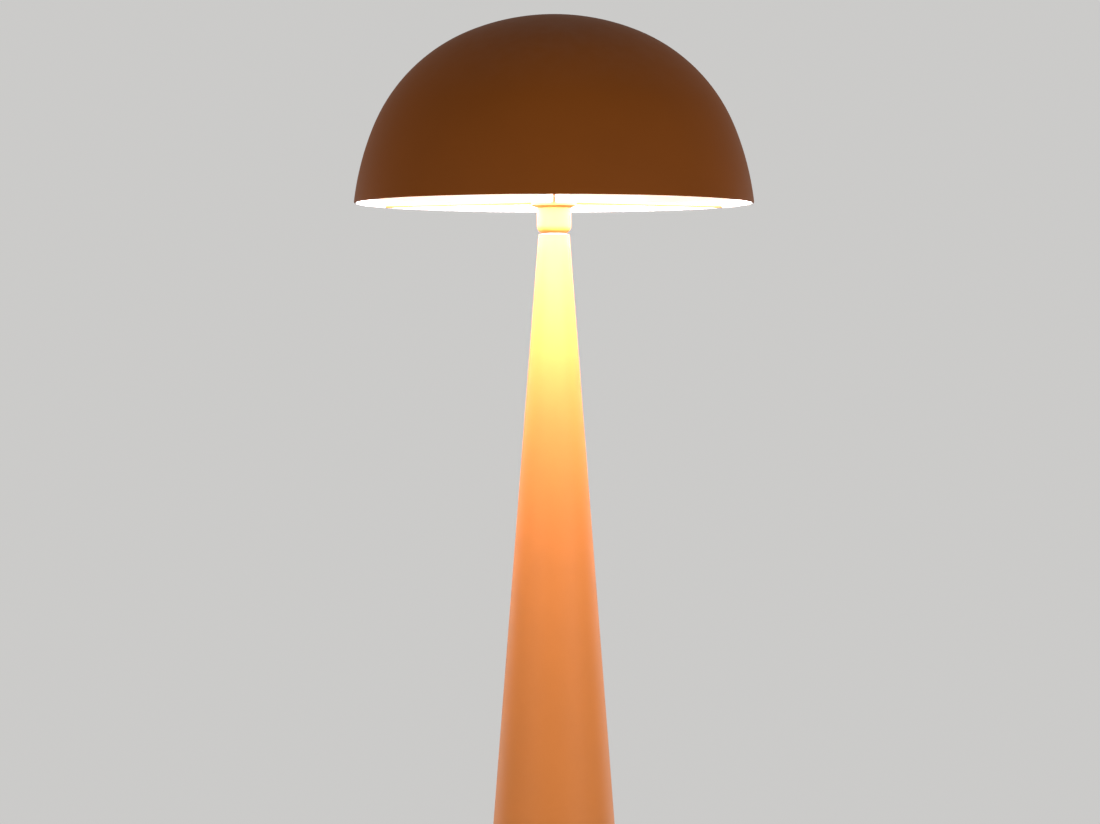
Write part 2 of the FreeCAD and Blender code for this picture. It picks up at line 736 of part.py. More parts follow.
def lead_cores():
    """The lead's two cores, from its end to the heads of the terminal screws."""
    rise = f"{CORE} - core_depth - terminal_head_height / 2 - ({LEAD_TOP})"
    body, pipe = wire("lead_cores", LEAD_TOP, "XZ_Plane", "0",
                      [("lead_diameter / 4", "0"), ("lead_diameter / 4", rise, "core_bend"),
                       ("terminal_circle / 2 - terminal_head / 2", rise)],
                      "XY_Plane", "0", ("lead_diameter / 4", "0"), "wire_diameter")
    around(body, [pipe], "2")


def earth_wire():
    """The earth wire, from the tag's barrel up to the block's outer pole."""
    foot = f"{BARREL_END} - barrel_length"
    wire("earth_wire", WEIGHT_TOP, "YZ_Plane", "pole_pitch",
         [(foot, BARREL_AXIS), (f"{BARREL_END} + earth_wire_run", BARREL_AXIS, "earth_wire_bend"),
          (f"{BLOCK_FACE} - earth_wire_run", "pole_height", "earth_wire_bend"), (BLOCK_FACE, "pole_height")],
         "XZ_Plane", f"-({foot})", ("pole_pitch", BARREL_AXIS), "wire_diameter")


# ---- cup and lampholder ----

def neck_spacer():
    flat_ring("neck_spacer", SPACER, "spacer_diameter", f"2 * ({TIE_HOLE})", "spacer_thickness")


def holder_cup():
    """The spun cup round the lampholder, open at its top, with a rounded bottom edge."""
    turned_piece("holder_cup", CUP, [
        (TIE_HOLE, "0"),
        (CUP_RADIUS, "0", "cup_rounding"),
        (CUP_RADIUS, "cup_height"),
        (f"{CUP_RADIUS} - cup_wall", "cup_height"),
        (f"{CUP_RADIUS} - cup_wall", "cup_wall", "cup_rounding - cup_wall"),
        (TIE_HOLE, "cup_wall"),
    ])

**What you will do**
Please repeat the listing exactly, with nothing left out.

**Right answer**
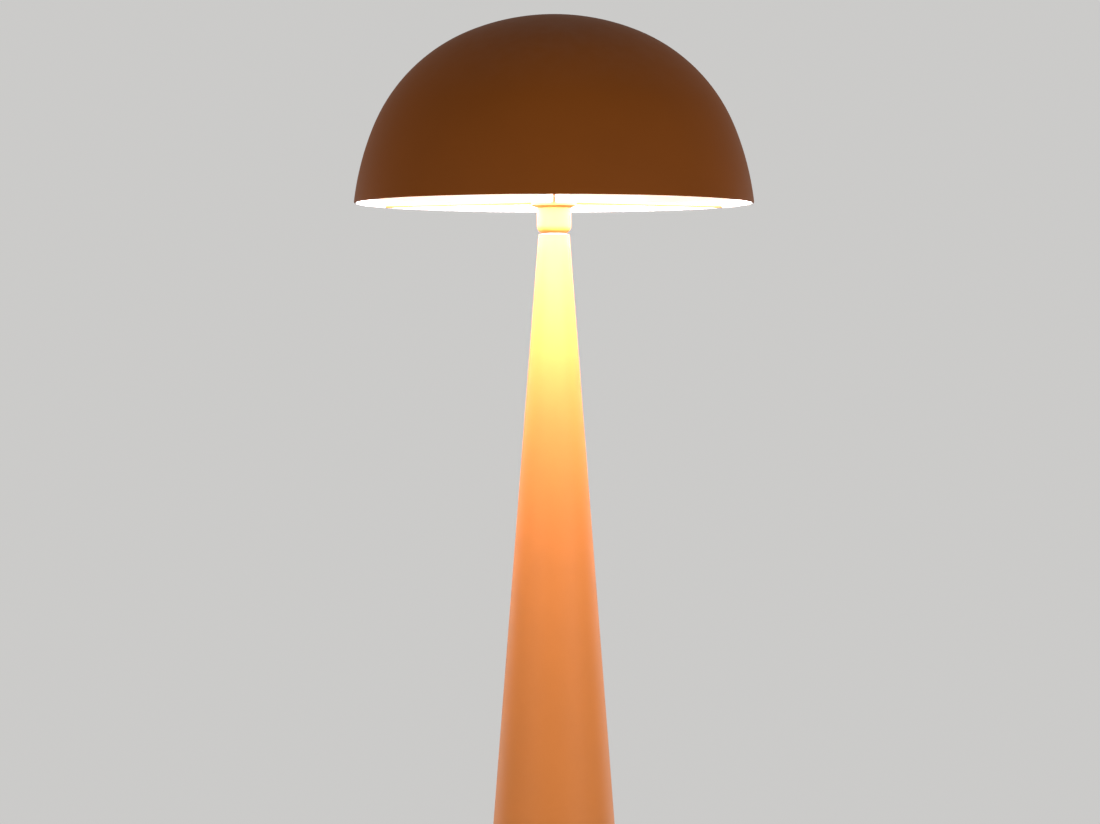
Write part 2 of the FreeCAD and Blender code for this picture. It picks up at line 736 of part.py. More parts follow.
def lead_cores():
    """The lead's two cores, from its end to the heads of the terminal screws."""
    rise = f"{CORE} - core_depth - terminal_head_height / 2 - ({LEAD_TOP})"
    body, pipe = wire("lead_cores", LEAD_TOP, "XZ_Plane", "0",
                      [("lead_diameter / 4", "0"), ("lead_diameter / 4", rise, "core_bend"),
                       ("terminal_circle / 2 - terminal_head / 2", rise)],
                      "XY_Plane", "0", ("lead_diameter / 4", "0"), "wire_diameter")
    around(body, [pipe], "2")


def earth_wire():
    """The earth wire, from the tag's barrel up to the block's outer pole."""
    foot = f"{BARREL_END} - barrel_length"
    wire("earth_wire", WEIGHT_TOP, "YZ_Plane", "pole_pitch",
         [(foot, BARREL_AXIS), (f"{BARREL_END} + earth_wire_run", BARREL_AXIS, "earth_wire_bend"),
          (f"{BLOCK_FACE} - earth_wire_run", "pole_height", "earth_wire_bend"), (BLOCK_FACE, "pole_height")],
         "XZ_Plane", f"-({foot})", ("pole_pitch", BARREL_AXIS), "wire_diameter")


# ---- cup and lampholder ----

def neck_spacer():
    flat_ring("neck_spacer", SPACER, "spacer_diameter", f"2 * ({TIE_HOLE})", "spacer_thickness")


def holder_cup():
    """The spun cup round the lampholder, open at its top, with a rounded bottom edge."""
    turned_piece("holder_cup", CUP, [
        (TIE_HOLE, "0"),
        (CUP_RADIUS, "0", "cup_rounding"),
        (CUP_RADIUS, "cup_height"),
        (f"{CUP_RADIUS} - cup_wall", "cup_height"),
        (f"{CUP_RADIUS} - cup_wall", "cup_wall", "cup_rounding - cup_wall"),
        (TIE_HOLE, "cup_wall"),
    ])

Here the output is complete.